È questo quello che è successo per esempio in provincia di Chieti, a Ripa Teatina con l’ex - ospedale?

Sì, se arrivi a Ripa e chiedi dell’ospedale incompiuto a un ragazzo di 15 anni, la prima reazione è “Non esiste”, “Non c’è”, “Non so”. Più che essere respinta, l’opera incompiuta, pur essendo una struttura imponente visivamente, scompare dal percepito. Al punto che semplicemente nessuno ne parla.  Questo probabilmente accade perché nonostante siano luoghi mai utilizzati e non legati alla vita privata degli abitanti, raccolgono simbolicamente speranze e desideri. È come se in qualche modo le persone finissero per leggere nell’incompiuto il fallimento di una promessa mai realizzata. Un fallimento non solo della politica, delle  amministrazioni e imprese di costruzione, ma anche delle persone che avevano investito in quell’immaginario, soprattutto emotivamente.

Avete progettato lo Urban Center di Prato, un luogo che avete definito come “osservatorio permanente sulle trasformazioni urbane”. Secondo voi un UC come quello toscano potrebbe aiutare nella fase di transizione che sta coinvolgendo l’area di Corvetto a ridurre il pericolo emarginazione di una parte della popolazione che abita qui e che rischia di sentirsi espropriata, più o meno metaforicamente, del proprio quartiere?

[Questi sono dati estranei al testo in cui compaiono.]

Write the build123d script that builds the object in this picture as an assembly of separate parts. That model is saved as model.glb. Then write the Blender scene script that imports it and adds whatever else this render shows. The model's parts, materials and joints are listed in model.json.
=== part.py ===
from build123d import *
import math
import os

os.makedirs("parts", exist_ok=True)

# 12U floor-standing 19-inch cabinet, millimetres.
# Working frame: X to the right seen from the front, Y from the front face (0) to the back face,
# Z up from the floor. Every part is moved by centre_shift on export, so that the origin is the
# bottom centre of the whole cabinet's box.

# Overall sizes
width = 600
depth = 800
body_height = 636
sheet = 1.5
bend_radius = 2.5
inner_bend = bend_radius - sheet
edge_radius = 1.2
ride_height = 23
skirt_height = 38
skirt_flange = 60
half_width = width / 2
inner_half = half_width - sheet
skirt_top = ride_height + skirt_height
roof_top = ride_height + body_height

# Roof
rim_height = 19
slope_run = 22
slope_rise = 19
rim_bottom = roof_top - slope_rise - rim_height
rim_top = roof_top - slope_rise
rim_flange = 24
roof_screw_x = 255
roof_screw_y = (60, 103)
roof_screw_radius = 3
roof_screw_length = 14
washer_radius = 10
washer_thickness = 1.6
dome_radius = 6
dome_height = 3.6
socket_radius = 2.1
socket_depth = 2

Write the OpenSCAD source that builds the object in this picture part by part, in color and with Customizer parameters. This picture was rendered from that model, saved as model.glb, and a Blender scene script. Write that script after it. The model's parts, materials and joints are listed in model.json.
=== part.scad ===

Siamo convinti che un Urban Center sia uno strumento eccezionale per cogliere e raccontare  le transizioni  in atto e crediamo sia un’occasione mancata  se impiegato solo per organizzare eventi per addetti ai lavori e mostre incomprensibili alla comunità. Il suo ruolo  si comprende proprio nei momenti di grande trasformazione delle aree urbane. In quanto osservatorio, un UC non deve per forza situarsi nelle aree di trasformazione, l’importante è che ne parli, che porti le persone a comprenderne i processi, e che faccia sentire chi lì vive parte di una comunità metropolitana più grande. È utile quindi che ci siano dei presidi locali capaci di dialogare con le amministrazioni e di collaborare per creare una rete di quartiere, così che tutti abbiano la possibilità di conoscere cosa succede dietro i teli arancioni dei cantieri e vedere come la rigenerazione possa passare anche per operazioni più integrate e culturalmente condivise.